Challenge => Copy exactly the lines of the material below that run from the one containing "faces taken out" through the one containing "before = set(bpy.data.objects)". Copy no other lines.

Data block =>
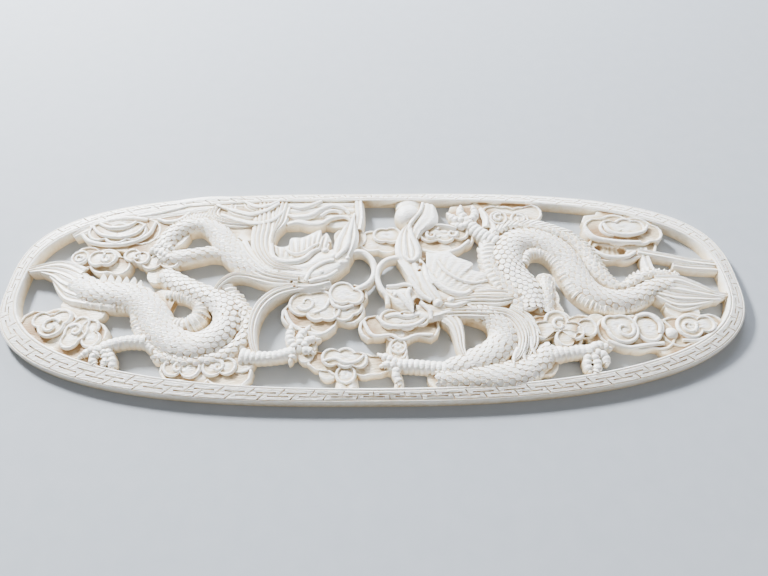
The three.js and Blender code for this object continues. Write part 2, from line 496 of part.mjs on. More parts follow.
// Low plates behind the figures, where the panel is not sawn through
function grounds() {
  return [
    [[-57, 13, 4.4], [-50, 13, 5.4], [-45, 14, 5.4], [-42, 18, 4]],
    [[-44.8, 2.6, 2.2], [-47, 4, 1.6]],
    [[-41, 19, 3.4], [-36, 20, 3.4], [-30, 19.5, 4.4], [-25, 19.5, 4]],
    [[-6.5, 12.4, 2], [-4, 12, 2.6]],
    [[18.8, 18.8, 2.4], [24, 18, 4], [30, 18, 3.8], [34, 19, 2.8]],
    [[12.4, 9.4, 2.6], [14.6, 8, 2.4]],
    [[21, -5, 2.8], [27, -5.4, 3.6], [31, -8, 4]],
    [[-42, -12, 3], [-39, -11.8, 3], [-42.4, -4, 3]],
    [[-60.6, -4.6, 1.9], [-57, -5.8, 2.2], [-54.6, -6.6, 1.6]],
    [[-24.6, -17, 2.6], [-26, -13, 3]],
    [[35.4, 0.4, 2.2], [34.6, -3.4, 3], [36, -6.6, 2]],
    [[44, -9.4, 2.2], [43.4, -12, 2.4]],
    [[60.4, -6, 2.2], [63, -6.8, 1.8]],
    [[57, -14, 2.8], [61, -13.4, 3], [65, -11.6, 2.8]],
    [[34, -17.6, 2.8], [31, -18.4, 2.4]],
    [[12.6, -20.6, 2.4]],
    [[-8.2, -19.4, 1.8]],
    [[-14.6, -12.6, 2.2], [-13, -14, 2.4], [-12.6, -16, 1.6]],
    [[8, 11.5, 2.6], [10, 8, 2.2]],
    [[-26, 7, 3], [-23, 9.5, 2.4], [-22.5, 5, 3]],
    [[25.4, 12.6, 3]],
    [[47.4, 16.4, 2], [52, 17.4, 3], [58, 15.6, 3]],
    [[-52.4, -16, 2.9], [-51.4, -18.2, 2.2]],
  ].map((lobes) => terrace(groundHeight, lobes, { sectors: 10, plain: true }));
}

// Bars, stems and wavy banks that tie the carving to the border, and the pearl with its flames
function ties() {
  return [
    strand([[-22, 19, 2.3, 3.8], [-15, 19.5, 2.3, 3.9], [-9, 19.7, 2.3, 3.9], [-4.2, 20, 2.3, 3]]),
    strand([[-19.4, 16, 2.8, 0.8], [-12.6, 16.4, 2.9, 0.8], [-8, 17.6, 2.9, 0.7], [-5.2, 17.6, 2.7, 0.5]]),
    strand([[-18.6, 19, 2.8, 0.8], [-12.6, 19.8, 2.9, 0.8], [-9.6, 21, 2.8, 0.6], [-5.6, 19.8, 2.7, 0.5]]),
    strand([[-3.4, 14.5, 2.8, 1.2], [-3.2, 18, 2.8, 1.2], [-3.4, 22.6, 2.5, 1.2]]),
    strand([[-64, 13.6, 2.4, 1], [-57, 17, 2.5, 2], [-46, 20, 2.5, 2.6], [-34, 21.6, 2.5, 2.4]]),
    strand([[-5, -17.6, 2.2, 2.3], [-4.8, -20, 2.1, 2], [-4.6, -23.6, 2.1, 2.4]]),
    strand([[5.2, -10, 2.3, 2.2], [4.7, -13, 2.2, 1.7], [4.5, -16, 2.3, 1.9], [4.3, -18.4, 2.3, 1.4]]),
    strand([[3.6, -18, 2.2, 0.8], [4.4, -20.5, 2.1, 0.7], [4.6, -23.6, 2.1, 1]]),
    strand([[56, 8.2, 2.4, 1], [62, 6.8, 2.4, 1], [66, 5.7, 2.4, 1], [72, 4.8, 2.4, 1.1]]),
    strand([[57.4, 9, 2.2, 1.2], [57.4, 5.6, 2.2, 1.1], [57.6, 1.8, 2.4, 1.2]]),
    dome(7.7, 19.2, 3, 3.9, 18),
    strand([[8.4, 20, 2.4, 1.8], [8.4, 23.6, 2.4, 1.8]]),
    strand([[8, 16, 2.5, 1.6], [8.2, 12.6, 2.5, 1.8]]),
    strand([[9.6, 13.8, 3.1, 1.3], [11, 15.8, 3.2, 1.8], [12.2, 17.6, 3.2, 1.9], [12.6, 19.6, 3, 1.6],
      [12.6, 21.8, 2.7, 1.1]]),
    strand([[-59.6, 12.8, 2.8, 0.7], [-56.6, 11.2, 2.9, 0.7], [-52.4, 11.4, 3, 0.8],
      [-49.4, 13, 2.9, 0.7], [-48.8, 15.6, 2.8, 0.5]]),
  ];
}

const pieces = [
  border(),
  ...leftDragonBody(),
  ...leftDragonTail(),
  ...leftDragonMane(),
  ...leftDragonHead(),
  ...leftDragonClaws(),
  ...rightDragonBody(),
  ...rightDragonTail(),
  ...rightDragonMane(),
  ...rightDragonHead(),
  ...rightDragonClaws(),
  ...clouds(),
  ...grounds(),
  ...ties(),
];

function meshFrom(manifold, name) {
  const { vertProperties, triVerts } = manifold.getMesh();
  const geometry = new THREE.BufferGeometry();
  geometry.setAttribute('position', new THREE.BufferAttribute(vertProperties, 3));
  geometry.setIndex(new THREE.BufferAttribute(triVerts, 1));
  geometry.computeVertexNormals();
  const mesh = new THREE.Mesh(geometry, new THREE.MeshStandardMaterial(ivory));
  mesh.name = name;
  return mesh;
}

// Joined into one solid, with the seams that the join leaves across flat faces taken out
const joined = wasm.Manifold.union(pieces).asOriginal().simplify(seamTolerance);

const panel = new THREE.Group();
panel.add(meshFrom(joined, 'carved_panel'));

export default panel;
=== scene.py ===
import math

import bmesh
import bpy
import numpy as np
from mathutils import Matrix, Vector


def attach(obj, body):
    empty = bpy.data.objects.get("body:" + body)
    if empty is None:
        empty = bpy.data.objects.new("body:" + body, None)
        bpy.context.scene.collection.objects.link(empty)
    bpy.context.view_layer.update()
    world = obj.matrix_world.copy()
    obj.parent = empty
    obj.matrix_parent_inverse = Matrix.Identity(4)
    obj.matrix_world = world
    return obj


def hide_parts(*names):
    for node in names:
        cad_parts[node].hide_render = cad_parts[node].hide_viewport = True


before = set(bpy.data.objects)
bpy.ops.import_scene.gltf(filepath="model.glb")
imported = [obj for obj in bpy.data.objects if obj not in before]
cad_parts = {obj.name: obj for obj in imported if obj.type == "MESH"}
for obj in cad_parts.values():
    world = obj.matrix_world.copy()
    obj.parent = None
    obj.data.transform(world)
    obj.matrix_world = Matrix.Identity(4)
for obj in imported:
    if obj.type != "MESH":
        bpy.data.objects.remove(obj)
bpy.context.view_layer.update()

mm = 0.001

# The panel is sawn and carved from one plate, so every form below is joined into one mesh.
# Places and heights are in millimetres, laid out on the opening inside the border.

sight = {
    "slope": 0.66,      # the layout was set out at the border's height, seen from the lower side,
    "height": 2.6,      # so a form that stands higher lies a little nearer to that side
}

carvingTop = 3.94       # nothing stands higher than this
parts = []              # every closed form that goes into the carving
bedPoints = []          # where the small shapes go: (kind, place, along, outward, size)


def place(x, y, top):
    return x, y - sight["slope"] * (top - sight["height"])


def closedForm(name, points, faces):
    mesh = bpy.data.meshes.new(name)
    mesh.from_pydata(points, [], faces)
    work = bmesh.new()
    work.from_mesh(mesh)
    bmesh.ops.triangulate(work, faces=work.faces[:])
    bmesh.ops.recalc_face_normals(work, faces=work.faces[:])
    work.to_mesh(mesh)
    work.free()
    return bpy.data.objects.new(name, mesh)


def addPart(name, points, faces):
    parts.append(closedForm(name, points, faces))


# Rings of points, one after another, each of the same size

def ringFaces(ringCount, size, closed):
    faces = []
    for i in range(ringCount if closed else ringCount - 1):
        here = i * size
        there = (i + 1) % ringCount * size
        for k in range(size):
            side = (k + 1) % size
            faces.append((here + k, there + k, there + side, here + side))
    return faces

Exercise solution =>
// Joined into one solid, with the seams that the join leaves across flat faces taken out
const joined = wasm.Manifold.union(pieces).asOriginal().simplify(seamTolerance);

const panel = new THREE.Group();
panel.add(meshFrom(joined, 'carved_panel'));

export default panel;
=== scene.py ===
import math

import bmesh
import bpy
import numpy as np
from mathutils import Matrix, Vector


def attach(obj, body):
    empty = bpy.data.objects.get("body:" + body)
    if empty is None:
        empty = bpy.data.objects.new("body:" + body, None)
        bpy.context.scene.collection.objects.link(empty)
    bpy.context.view_layer.update()
    world = obj.matrix_world.copy()
    obj.parent = empty
    obj.matrix_parent_inverse = Matrix.Identity(4)
    obj.matrix_world = world
    return obj


def hide_parts(*names):
    for node in names:
        cad_parts[node].hide_render = cad_parts[node].hide_viewport = True


before = set(bpy.data.objects)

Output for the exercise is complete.